Der Verband arbeite mit einer Vielzahl an Projekten und politischen Aktivitäten für verbesserte Rahmenbedingungen. Dazu gehörten eine intensivere Information zu den Berufen der Logistikbranche in Schulen und die Erschließung neuer Bewerbergruppen. Unerlässlich sei, dass die Betriebe noch stärker Ausbildungsplätze anböten, auch wenn dies nicht immer einfach sei.
Konzentrationsfähigkeit lässt nach
Für Ernüchterung sorgten häufig die gewandelten Einstellungen nachrückender Generationen, betonte Dr. Christoph Kösters: „Viele junge Menschen erleben heute nach dem Berufseintritt einen Realitäts-Clash.“ Als Herausforderung für die Unternehmen werden die Präferenzen der aktuellen ‚Generation Z‘ gesehen. Bei den nach 1995 Geborenen sei die Multitaskingfähigkeit besonders ausgeprägt, allerdings ließen Fokussierungs- und Konzentrationsfähigkeit spürbar nach, sagte Soziologe Dr. Olaf Behrend (Uni Siegen).

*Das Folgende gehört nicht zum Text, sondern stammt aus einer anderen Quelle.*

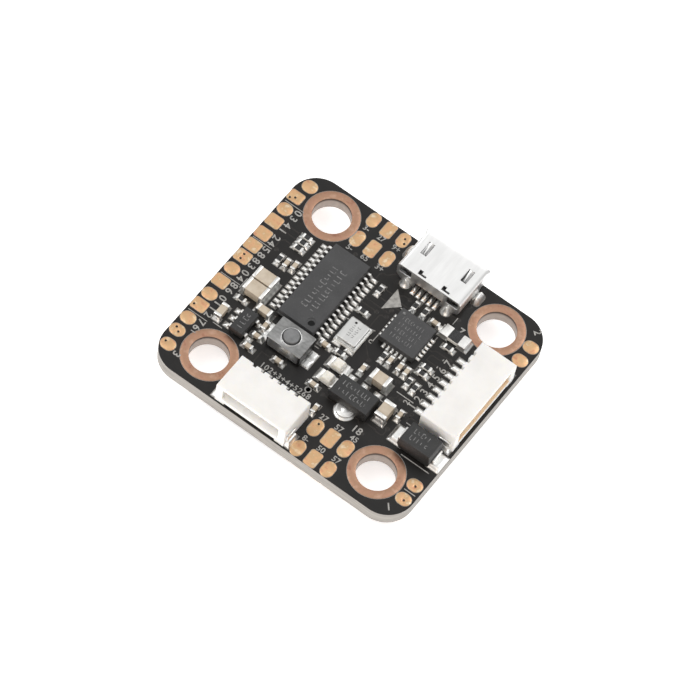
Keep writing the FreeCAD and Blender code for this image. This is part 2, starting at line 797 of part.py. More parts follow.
def front_pads(grow=0.0):
    """A block of two rows of three pads beside the front connector."""
    pads = []
    first_x = front_connector_x + front_housing_length / 2 + 1.2
    for index, is_oval in enumerate((True, False, True)):
        x = first_x + index * 1.8
        pads.append(pad(x, front_edge + pad_inset + 0.9, front_pad_width, 1.8, is_oval, grow))
        pads.append(pad(x, front_edge + 3.78, front_pad_width, 1.95, is_oval, grow))
    return pads


def right_pads(grow=0.0):
    """Two pairs of oval pads at the right edge, beside the two rings."""
    x = right_edge - right_pad_length / 2 - 0.2
    rows = (10.5, 8.65, -8.85, -10.7)
    return [pad(x, y, right_pad_length, right_pad_width, True, grow) for y in rows]


def via_places():
    """The small plated holes in the pads."""
    pad_x = left_edge + pad_inset + left_pad_depth / 2
    front_x = front_connector_x + front_housing_length / 2 + 1.2
    usb_side = usb_centre_x - usb_shell_width / 2
    places = [
        (pad_x, 9.4), (pad_x - 0.45, 9.1), (pad_x - 0.05, 1.1), (pad_x - 0.05, 0.5), (pad_x - 0.5, -6.4),
        (pad_x - 0.25, -9.5), (pad_x + 0.2, -9.85), (left_edge + 0.7, -11.4),
        (usb_side - 1.65, rear_edge - 0.7), (usb_side - 1.4, rear_edge - 1.2),
        (front_x, front_edge + 4.3),
        (right_edge - 0.9, -8.9), (right_edge - 0.9, -10.8),
    ]
    return places


def ring_keepouts():
    """The space that copper keeps clear round each mounting ring."""
    return Part.makeCompound([disc(ring_radius + ring_gap, -1, board_top + 1, x, y) for x, y in hole_places])


def via_drills(radius):
    """The drilled holes of the vias."""
    return Part.makeCompound([disc(radius, -1, board_top + 1, x, y) for x, y in via_places()])


def to_underside(shape):
    """A pad's twin on the lower face."""
    copy = shape.copy()
    copy.translate(Vector(0, 0, -(board_top - mask_thickness)))
    return copy


def board_outline_solid(z0, z1, inset=0.0):
    """The board's rounded outline between two heights."""
    length = board_length - 2 * inset
    width = board_width - 2 * inset
    radius = board_corner_radius - inset
    return rounded_block(length, width, z1 - z0, radius, board_shift_x, board_shift_y, z0)


pad_makers = {
    "left_edge_pads": left_pads,
    "rear_edge_pads": rear_pads,
    "front_edge_pads": front_pads,
    "right_edge_pads": right_pads,
}


def make_pads():
    """The pads on both faces, drilled and kept clear of the rings."""
    rings = ring_keepouts()
    drills = via_drills(via_radius)
    for node, maker in pad_makers.items():
        pads = [shape.cut(rings).cut(drills) for shape in maker()]
        keep(node, pads)
        keep("underside_pads", [to_underside(shape) for shape in pads])


def make_lands():
    """The component lands on both faces, inside the edge; lands that meet are one piece of copper."""
    rings = ring_keepouts()
    inside = board_outline_solid(-1, board_top + 1, pad_inset)
    for node, lands in (("component_lands_top", top_lands), ("component_lands_underside", under_lands)):
        joined = lands[0].fuse(lands[1:]).removeSplitter()
        keep(node, joined.cut(rings).common(inside).Solids)


def make_hole_platings():
    """A plated barrel with a ring on both faces at each mounting hole."""
    platings = []
    for x, y in hole_places:
        barrel = disc(mount_hole_radius + plating_thickness, 0, board_top, x, y)
        upper = disc(ring_radius, board_top - mask_thickness, board_top, x, y)
        lower = disc(ring_radius, 0, mask_thickness, x, y)
        plating = barrel.fuse([upper, lower]).removeSplitter()
        platings.append(plating.cut(disc(mount_hole_radius, -1, board_top + 1, x, y)))
    keep("hole_platings", platings)


def make_circuit_board():
    """The laminate between the two outer layers."""
    laminate = board_outline_solid(mask_thickness, board_top - mask_thickness)
    holes = [disc(mount_hole_radius + plating_thickness, -1, board_top + 1, x, y) for x, y in hole_places]
    laminate = laminate.cut(Part.makeCompound(holes)).cut(via_drills(via_radius))
    keep("circuit_board", [laminate])


def make_masks():
    """The two solder mask films, open over every pad, land and ring."""
    ring_openings = [disc(ring_radius + mask_gap, -1, board_top + 1, x, y) for x, y in hole_places]
    pad_openings = [shape for maker in pad_makers.values() for shape in maker(mask_gap)]
    top = board_outline_solid(board_top - mask_thickness, board_top)
    top = top.cut(ring_openings + pad_openings + top_openings)
    under = board_outline_solid(0, mask_thickness)
    twin_openings = [to_underside(shape) for shape in pad_openings]
    under = under.cut(ring_openings + twin_openings + under_openings)
    keep("solder_mask_top", top.Solids)
    keep("solder_mask_underside", under.Solids)


# ---------------------------------------------------------------- the whole board
def place_top_parts():
    """Everything on the upper face, each group from the rear edge forward."""
    fit_component(*usb_socket(), usb_centre_x, rear_edge + usb_overhang)
    fit_component(*wire_connector("front_connector", front_contact_count), front_connector_x,
                  front_edge + front_connector_setback)
    fit_component(*wire_connector("right_connector", right_contact_count),
                  right_edge - right_connector_setback, right_connector_y, 90)
    fit_component(*osd_chip(), -5.5, 2.5)
    fit_component(*gyro_chip(), 3.7, 3.7)
    fit_component(*barometer(), -0.5, 0.45)
    fit_component(*button(), button_x, button_y)
    fit_component(*small_regulator(), -9.35, -5.35)
    fit_component(*power_regulator(), 3.75, -5.3)
    diode_y = right_connector_y - right_housing_length / 2 - tab_thickness - 1.55
    fit_component(*power_diode(), right_edge - 2.95, diode_y)
    fit_component(*fuse(), 7.45, 6.55)
    for y in (-3.15, -4.95):
        fit_component(*led(), 0.45, y)


def place_top_passives():
    """The small capacitors and resistors between the chips."""
    bulk = capacitor("bulk_capacitor", *bulk_capacitor_size)
    for x, y, turn in ((-10.6, -0.2, 0), (-10.6, -1.8, 0)):
        fit_component(*bulk, x, y, turn)
    filter_capacitor = capacitor("filter_capacitor", *filter_capacitor_size)
    for x, y, turn in ((4.6, -2.05, 0), (6.95, -4.55, 90)):
        fit_component(*filter_capacitor, x, y, turn)
    medium = capacitor("small_capacitor", *medium_capacitor_size)
    for x, y, turn in ((-8.65, -3.0, 0), (-11.85, -5.6, 90)):
        fit_component(*medium, x, y, turn)
    small = capacitor("small_capacitor", *small_capacitor_size)
    small_places = (
        (-10.2, 2.75, 90), (-9.4, 3.0, 90), (-7.65, -4.15, 90), (-7.6, -5.55, 0), (-7.6, -7.0, 0),
        (-1.95, -2.1, 0), (4.0, 0.45, 90), (5.15, 0.45, 90), (5.95, 0.45, 90), (4.95, 6.6, 0),
        (2.45, -1.95, 90), (8.2, -3.75, 90), (1.45, -8.4, 90), (-0.25, -6.35, 0), (-4.4, -6.45, 0),
    )
    for x, y, turn in small_places:
        fit_component(*small, x, y, turn)
    chip_resistor = resistor(*resistor_size)
    resistor_places = (
        (-10.35, 6.35, 0), (-10.35, 5.6, 0), (-10.35, 4.85, 0), (-11.05, 2.75, 90), (-11.25, -3.2, 0),
        (-1.3, 3.2, 0), (-1.4, 6.2, 90), (2.35, 6.95, 90), (3.5, 6.95, 90), (7.55, 5.2, 0), (3.2, 0.45, 90),
        (7.2, 2.1, 0), (7.2, 1.3, 0), (6.75, -0.3, 90), (7.6, -0.45, 90), (-0.3, -1.9, 0),
    )
    for x, y, turn in resistor_places:
        fit_component(*chip_resistor, x, y, turn)


def place_underside_parts():
    """The processor, memory, crystal and their small parts on the lower face."""
    fit_component(*main_processor(), 0.5, 1.0, 0, True)
    fit_component(*flash_chip(), -3.9, -9.0, 0, True)
    fit_component(*crystal(), -8.2, 1.6, 90, True)
    small = capacitor("small_capacitor", *small_capacitor_size)
    capacitor_places = (
        (-8.2, -1.2, 0), (-8.2, 4.6, 0), (-8.2, 5.6, 0), (-0.9, 8.9, 0), (0.9, 8.9, 0), (4.6, 8.9, 0),
        (8.6, 4.6, 90), (9.6, 4.6, 90), (8.6, 1.6, 90), (8.6, -1.4, 90), (1.4, -7.4, 90), (2.4, -7.4, 90),
        (3.4, -7.4, 90), (-8.2, -2.2, 0),
    )
    for x, y, turn in capacitor_places:
        fit_component(*small, x, y, turn, True)
    chip_resistor = resistor(*resistor_size)
    resistor_places = (
        (10.6, 4.6, 90), (9.6, 1.6, 90), (10.6, 1.6, 90), (9.6, -1.4, 90), (-11.0, 4.6, 0), (-11.0, 3.6, 0),
        (4.6, -7.4, 90), (5.6, -7.4, 90), (2.7, 8.9, 0), (-11.0, -1.2, 0),
    )
    for x, y, turn in resistor_places:
        fit_component(*chip_resistor, x, y, turn, True)


def write_node(node, shapes):
    """Write one node's solids to its file."""
    solids = [solid for shape in shapes for solid in shape.Solids]
    whole = solids[0] if len(solids) == 1 else Part.makeCompound(solids)
    whole.exportStep("parts/" + node + ".step")
    print(node, len(solids), "solids", round(sum(solid.Volume for solid in solids), 3), "mm3")


def main():
    os.makedirs("parts", exist_ok=True)
    place_top_parts()
    place_top_passives()
    place_underside_parts()
    make_lands()
    make_pads()
    make_hole_platings()
    make_circuit_board()
    make_masks()
    for node in sorted(nodes):
        write_node(node, nodes[node])
    print(len(nodes), "nodes")


main()
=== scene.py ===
import math
import random

import bmesh
import bpy
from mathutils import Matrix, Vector


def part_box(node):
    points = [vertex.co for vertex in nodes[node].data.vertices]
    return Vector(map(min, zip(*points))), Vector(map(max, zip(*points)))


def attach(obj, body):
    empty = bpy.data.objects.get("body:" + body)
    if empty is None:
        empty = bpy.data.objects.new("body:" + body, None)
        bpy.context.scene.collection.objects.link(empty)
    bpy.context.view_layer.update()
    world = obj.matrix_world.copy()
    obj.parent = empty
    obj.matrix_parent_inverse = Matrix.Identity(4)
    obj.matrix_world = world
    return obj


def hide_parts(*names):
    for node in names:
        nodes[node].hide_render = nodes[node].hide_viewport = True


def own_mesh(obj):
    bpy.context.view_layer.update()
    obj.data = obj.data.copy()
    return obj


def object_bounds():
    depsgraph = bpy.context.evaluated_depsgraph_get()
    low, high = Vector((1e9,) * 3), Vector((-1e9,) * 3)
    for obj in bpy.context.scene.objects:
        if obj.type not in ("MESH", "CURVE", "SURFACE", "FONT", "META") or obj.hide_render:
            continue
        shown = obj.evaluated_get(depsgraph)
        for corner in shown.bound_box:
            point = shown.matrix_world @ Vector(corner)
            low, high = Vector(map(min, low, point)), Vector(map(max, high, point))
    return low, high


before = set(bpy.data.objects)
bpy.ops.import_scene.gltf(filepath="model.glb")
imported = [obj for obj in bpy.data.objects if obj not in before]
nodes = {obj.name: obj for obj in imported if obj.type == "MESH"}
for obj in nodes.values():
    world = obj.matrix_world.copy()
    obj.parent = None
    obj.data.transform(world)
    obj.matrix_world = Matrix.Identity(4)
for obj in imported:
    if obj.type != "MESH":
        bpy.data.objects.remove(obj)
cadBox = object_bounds()
scene = bpy.context.scene
mm = 0.001
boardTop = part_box("solder_mask_top")[1].z
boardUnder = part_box("solder_mask_underside")[0].z
print("frame loaded,", len(nodes), "CAD nodes")


# the camera, then the lights
view = {
    "azimuth": 25.766,      # degrees round from straight in front
    "elevation": 60.768,
    "roll": 11.94,
    "focalLength": 234.57,
    "sensor": 36,           # mm wide
    "clip": (0.01, 5),      # nearest and furthest seen, in metres
    "distance": 440.59,     # mm from the middle of the hole pattern
    "shiftRight": -0.377,   # mm
    "shiftUp": -0.758,
}


def directionTo(azimuth, elevation):    # unit vector from the board towards that place, angles in degrees
    around, up = math.radians(azimuth), math.radians(elevation)
    return Vector((math.sin(around) * math.cos(up), -math.cos(around) * math.cos(up), math.sin(up)))


def addCamera(settings):
    back = directionTo(settings["azimuth"], settings["elevation"])
    level = Vector((0, 0, 1)).cross(back).normalized()
    above = back.cross(level)
    roll = math.radians(settings["roll"])
    right = level * math.cos(roll) + above * math.sin(roll)
    up = above * math.cos(roll) - level * math.sin(roll)
    data = bpy.data.cameras.new("camera")
    data.lens = settings["focalLength"]
    data.sensor_width = settings["sensor"]
    data.clip_start, data.clip_end = settings["clip"]
    camera = bpy.data.objects.new("camera", data)
    scene.collection.objects.link(camera)
    place = back * settings["distance"] + right * settings["shiftRight"] + up * settings["shiftUp"]
    place = place * mm + Vector((0, 0, boardTop))
    for column, axis in enumerate((right, up, back)):
        for row in range(3):
            camera.matrix_world[row][column] = axis[row]
    camera.matrix_world.translation = place
    scene.camera = camera


softboxes = [   # name, where it hangs in degrees, its distance and side in mm, watts and tint
    ("leftKey", 292, 54, 420, 220, 0.5, "#FFFFFF"),
    ("backKey", 150, 46, 420, 220, 0.42, "#FFFFFF"),
    ("frontFill", 15, 26, 450, 260, 0.5, "#FFEBD8"),
    ("ceilingBounce", 206, 61, 450, 480, 0.16, "#FFFFFF"),
]
studio = {"floorSide": 1.6, "floorGap": 0.02, "worldHex": "#FFFFFF", "worldStrength": 0.64}


def linearColour(hexText):
    channels = [int(hexText[place:place + 2], 16) / 255 for place in (1, 3, 5)]
    linear = [c / 12.92 if c <= 0.04045 else ((c + 0.055) / 1.055) ** 2.4 for c in channels]
    return (*linear, 1.0)


def addNode(tree, kind, settings=None, links=None):
    node = tree.nodes.new(kind)
    for name, value in (settings or {}).items():
        if name == "ramp":
            while len(node.color_ramp.elements) < len(value):
                node.color_ramp.elements.new(0.5)
            for element, (position, hexText) in zip(node.color_ramp.elements, value):
                element.position = position
                element.color = linearColour(hexText)
        elif name in node.inputs:
            node.inputs[name].default_value = value
        else:
            setattr(node, name, value)
    for name, source in (links or {}).items():
        tree.links.new(source, node.inputs[name])
    return node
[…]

Kennzeichnend für die Vertreter der „Generation Y“ (Jahrgänge 1980 bis 1995) seien Verantwortungs- und Praxisverlust, kaum vorhandenes Krisenbewusstsein und eine bemühte Vorurteilslosigkeit, die aus Sicht der Älteren das Urteilsvermögen beeinträchtigten. Arbeitgeber müssten sich darauf einstellen, dass „alte Werte“ (wie Hierarchiebewusstsein, ständige Verfügbarkeit und fremdbestimmte Arbeit) auf Ablehnung stießen. In Umfragen beteuerten Angehörige der Generation, dass ihnen ethisches Verhalten wichtiger als Geld sei, was sich freilich in der Praxis nicht selten anders darstelle.
Gründe für Einstellungswandel
Der Soziologe Dr. Olaf Behrend sieht den Grund für den Einstellungswandel in der Auflösung der bürgerlichen Gesellschaft. Vor allem die 1968er-Kulturrevolution sei hierfür maßgeblich gewesen. Die an persönliche Beziehungen gekoppelte Verantwortung sei durch eine an Institutionen gebundene funktionale Verantwortung ersetzt worden.
„Die Frage nach dem Sinn des Lebens wird daher eher darin gesehen, formale Bildungsabschlüsse zu erreichen, Karriere zu machen und möglichst keine verpflichtende Verantwortung zu übernehmen.“ Eine wesentliche Folge sei die Zunahme höherer Schulabschlüsse. Dabei sei es gesellschaftspolitisch dringend geboten, das duale Ausbildungssystem gegen den Akademisierungstrend entschlossen zu verteidigen.
>>> Hintergrund:
Ein Fachkräftepotenzial könnte bei Einwanderern und deren Kindern liegen. Arbeitskreisvorsitzender Michael Köhl (Krombacher Brauerei) unterstrich, wie wichtig es für Arbeitgeber sei, ein soziales Umfeld zielgerichtet zu schaffen und zu gestalten, in dem sich junge Fachkräfte wohl fühlten. Mehr verbindliche Zuwendung schaffe mehr Bindung.
Stephan Jäger (IHK) untermauerte dies mit den Erkenntnissen aus Abiturienten- und Studierendenbefragungen der IHK Siegen. Sich auf den gewandelten Fachkräftemarkt einzustellen, sei eine grundlegende strategische Aufgabe. Hier müsse die gesamte Unternehmenskultur angepasst werden.